17. Mr. Engineer argues that a special resolution cannot be ratified retrospectively. I am at a loss to understand the objection. There is nothing to prevent a company from passing another special resolution appointing the 7th defendant company as their agents, and if such a resolution is passed, it would in effect ratify the irregular special resolution complained of. In this connection I may refer, to the case of Southern Counties Deposit Bank v. Rider and Kirkuood (1895) 73 L.T. 373 In that case the notices convening the, meeting at which a special resolution to wind up voluntarily was passed by the shareholders of a company were issued under the authority of a resolution passed at a meeting of the board of directors at which a quorum was not present. Six months afterwards the shareholders sought to have the special resolution declared invalid. It was held by Lord Justices Lindley, Lopes and Righby that the doctrine upon which the Court had acted since Foss v. Harbottle was not to interfere for the purpose of forcing companies to conduct their business according to the strictest rules, where the irregularity complained of could be set right at any moment, and that, therefore, the Court would not interfere, especially as no application had been made to it until six months had elapsed after J the passing of the resolution. It is clear on the authorities that a company cannot confirm or ratify anything which is beyond its powers, express or implied, in the memorandum or conferred by statute. Short of that a transaction by the directors which is beyond their own powers but within the powers of the company can be ratified by a resolution of the company in a general meeting or even by acquiescence, provided that the shareholders have knowledge of the facts relating to the transaction to be ratified or the means of knowledge are available to them. It is clear on the authorities that a company may by a resolution at a subsequent meeting ratify any business which it purported to transact at a meeting informally called.
18. In my opinion to disallow the demurrer is to allow a small minority of the body to which they belong to interfere in the conduct of the majority. This cannot be done, and 'an attempt to introduce such a remedy ought to be checked for the benefit of the community'. The demurrer, therefore, must be allowed. My finding on the issue is in the negative.

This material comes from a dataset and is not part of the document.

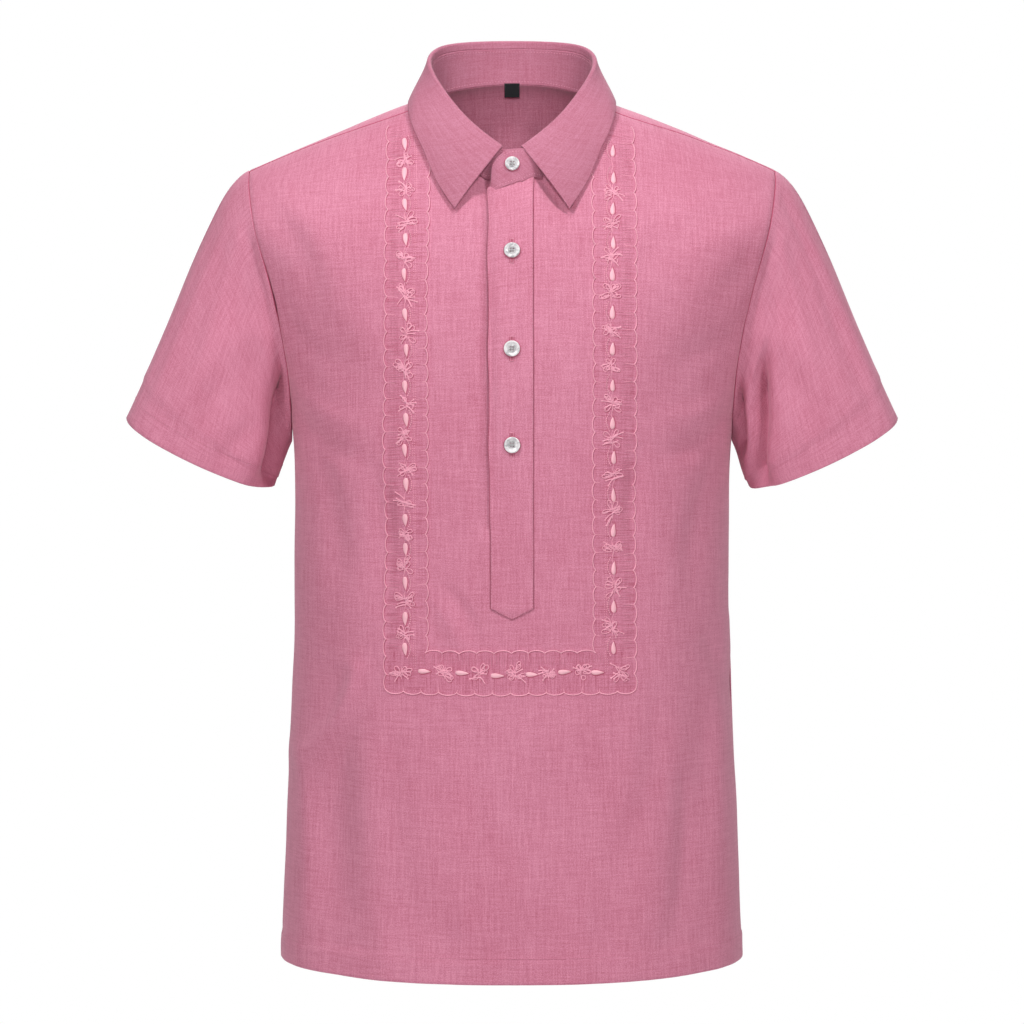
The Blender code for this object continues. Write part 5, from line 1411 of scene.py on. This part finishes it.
def ticks(batch, valleys, inward, rng, low, high):
    """Short threads that run inward from a band's valleys."""
    inward = np.asarray(inward, float)
    beside = np.array((-inward[1], inward[0]))
    for valley in valleys[1:-1]:
        if rng.random() < 0.15:
            continue
        share = np.linspace(0, 1, 7)[:, None]
        length = rng.uniform(low, high) * MM
        bend = rng.uniform(-1.2, 1.2) * MM
        places = valley + inward * length * share + beside * bend * share**2
        batch.add_tube(*on_front(places, 0.05 * MM), 0.24 * MM * (1 - 0.5 * share[:, 0]), 4)


def rungs(batch, rng, start, end, inward, low, high):
    """The drawn threads that cross a band's outer half like a ladder's rungs."""
    start, end, inward = (np.asarray(value, float) for value in (start, end, inward))
    length = np.linalg.norm(end - start)
    way = (end - start) / length
    share = np.linspace(0, 1, 6)
    for reach in np.arange(2.5 * MM, length - 2 * MM, 2.2 * MM):
        if rng.random() < 0.2:
            continue
        foot = start + way * (reach + rng.uniform(-0.3, 0.3) * MM)
        first, last = rng.uniform(0.5, 2.5) * MM, rng.uniform(low, high) * MM
        bow = 0.25 * MM * np.sin(share * np.pi * rng.uniform(0.5, 1.6))
        places = foot + inward * (first + (last - first) * share)[:, None] + way * bow[:, None]
        thick = 0.19 * MM * np.array((0.4, 1, 1, 1, 1, 0.4))
        batch.add_tube(*on_front(places, -0.02 * MM), thick, 4, IN_DRAWN_THREAD)


def drops_and_flowers(batch, rng, side, drops):
    """An upright band's satin drops, each with its arc of dots, and the sprigs between them."""
    facing, curl = (0.0, 1) if side < 0 else (np.pi, -1)
    previous = None
    for x, z in np.array(drops) * MM:
        angle = rng.uniform(-0.08, 0.08) + facing
        bend = rng.uniform(1.0, 2.6) * MM * curl
        drop(batch, (x, z), angle, rng.uniform(11.0, 12.6) * MM, rng.uniform(2.2, 2.6) * MM, bend)
        if previous is not None:
            gap = abs(previous[1] - z)
            spot = np.array((x + rng.uniform(-1, 1) * MM, 0.5 * (z + previous[1])))
            if gap > 24 * MM:
                flower(batch, rng, spot, min(1.3, gap / (26 * MM)))
            share = np.linspace(0.14, 0.86, 24)
            link = read_line(share, (0, 0.5, 1), (previous, spot, (x, z)))
            link[:, 0] += 0.8 * MM * np.sin(share * 14)
            batch.add_tube(*on_front(link, 0.06 * MM), 0.2 * MM, 4)
        chain = np.linspace(-1, 1, 26)
        arc = np.stack((x - side * (5.0 - 3.0 * chain**2) * MM, z + 1 * MM + 8.5 * MM * chain), axis=-1)
        batch.add_stitches(*on_front(arc, 0.15 * MM), pitch=1.8 * MM, length=1.5 * MM, radius=0.5 * MM)
        previous = np.array((x, z))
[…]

19. In the result the suit must be dismissed with costs. Notice of motion dismissed with costs. The costs of notice of motion to be taxed. There will be three separate sets of costs of the suit and the notice of motion, one for the 6th defendant company, one for the 7th defendant company, and one for defendants 1 to 5. The plaintiffs to pay the costs of and incidental to the meeting held on September 10, 1933, in pursuance of the order of August 3,1933 to the 6th defendant company. The Commissioner to return to the 6th defendant company the proxies and papers relating to the meeting.